Commandement — Mon cœur aspire à la douceur évangélique. Ma langue est dure comme la pierre des Tables de la loi.

Proies — Ne crie pas. Pour ne pas alarmer ta proie. Pour ne pas être une proie.

Poème — Une main emportée par ses propres tripes est le titre d'un poème que j'ai écrit sur Mishima il y a de ça maintenant près de vingt ans. Je ne vois rien à y ajouter. Pas même le poème. (Un tercet de Kenneth White dirait parfaitement la chose : Certains poèmes n’ont pas de titre / ce titre n’a pas de poème // tout est là dehors.)

Fixateurs — Le moraliste, le thanatopracteur ont en commun de fixer la toute dernière apparence des deux seuls fruits que produit tout homme, et qui sont une pensée et un cadavre.

Lecture — Le monde qui brûle est afin qu'il le déchiffre la torche du sage.

Tricéphale — L'Occidental contemporain peut être assez bien représenté par une statue tricéphale : une gueule qui vocifère contre la société de consommation ; une seconde bouche hurlante réclamant du pouvoir d'achat ; un ultime orifice : la bouche bée ou les lèvres pincées, soumission muette.

Zéro indien — Jean Varenne, dans un commentaire des Upanishads, nous apprend que « juridiquement, le samnyâsin — renonçant — est considéré comme décédé » et qu'il procure à sa famille tous les avantages du défunt : l'héritage est débloqué, sa « veuve » a la possibilité de se remarier. Il vit désormais en tant que « mort-vivant », perd son nom et doit se rebaptiser. On n'est plus étonné après cela de découvrir que ce sont ces mêmes Indiens qui inventèrent au Vème siècle ce chiffre zéro que Brahmagupta définit comme la soustraction d'un nombre par lui-même — ce sifr, à la fois « vide » et « grain », que les Arabes propageront.

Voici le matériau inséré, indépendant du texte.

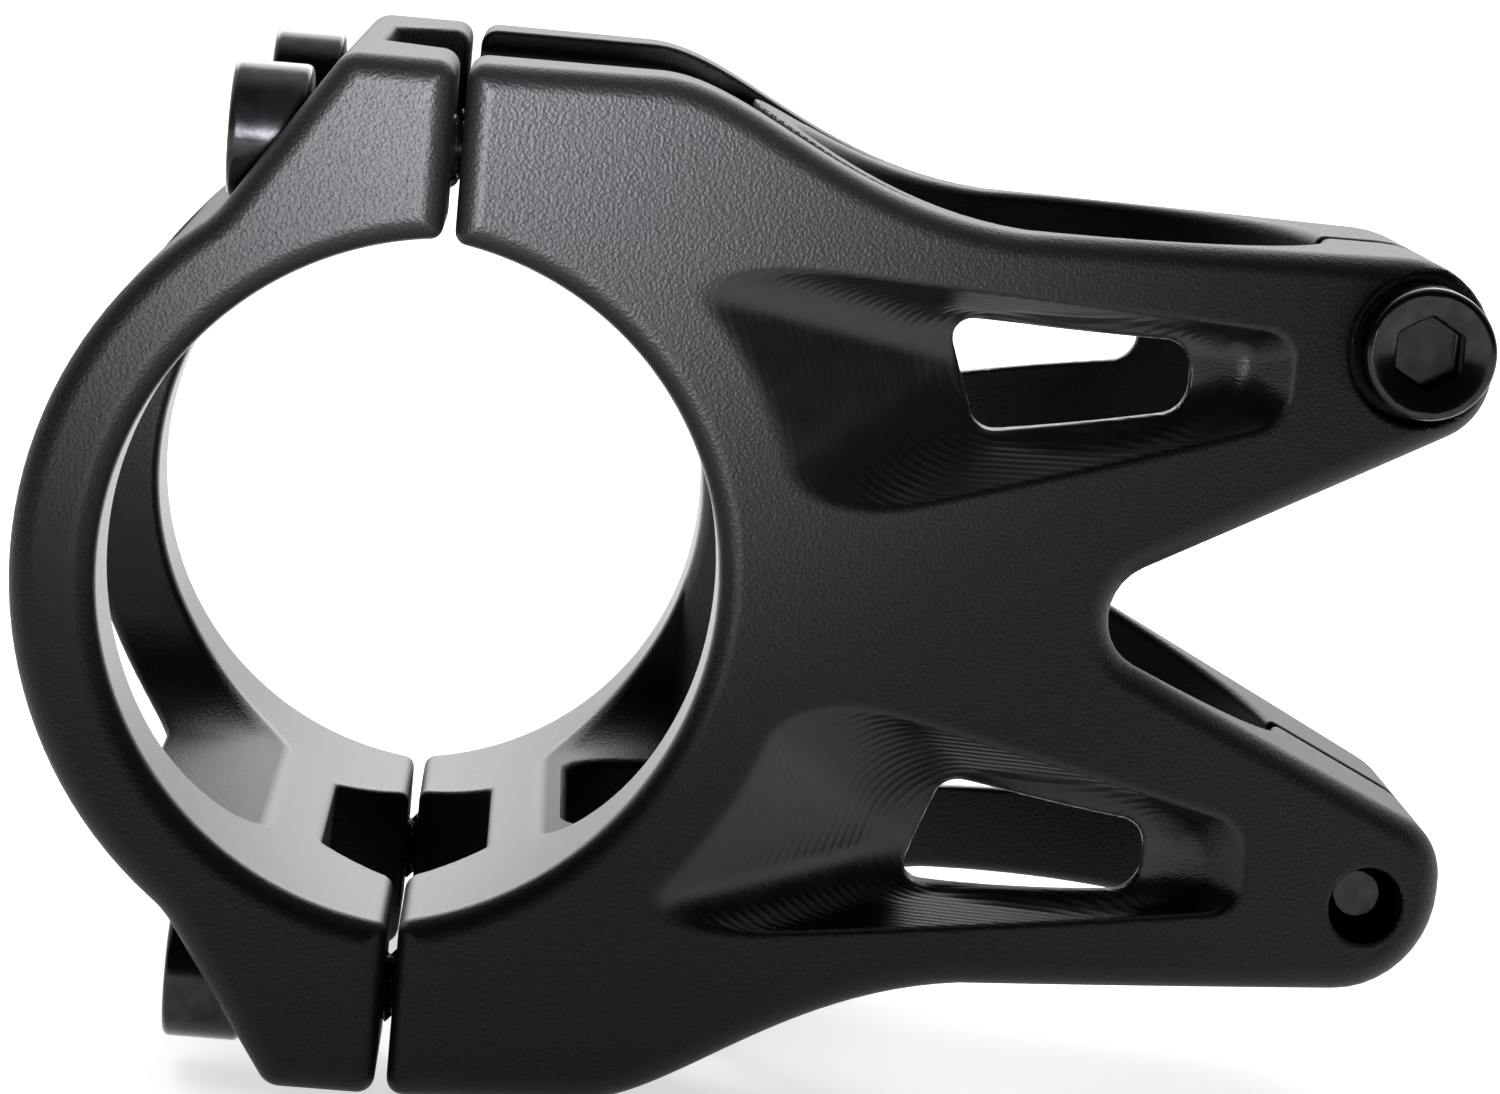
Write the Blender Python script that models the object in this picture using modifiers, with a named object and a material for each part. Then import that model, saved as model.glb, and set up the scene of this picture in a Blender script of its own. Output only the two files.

Départ — Un monde idéal serait un monde où nous aurions pris soin de faire le départ entre l'homme et la femme. Un monde idéal, car un monde bref.

Géant — Les révolutions et les exécutions publiques permettent aux haines privées, par nature désunies, de s'assembler et communier dans un géant dont le visage est l'humanité générale se haïssant elle-même.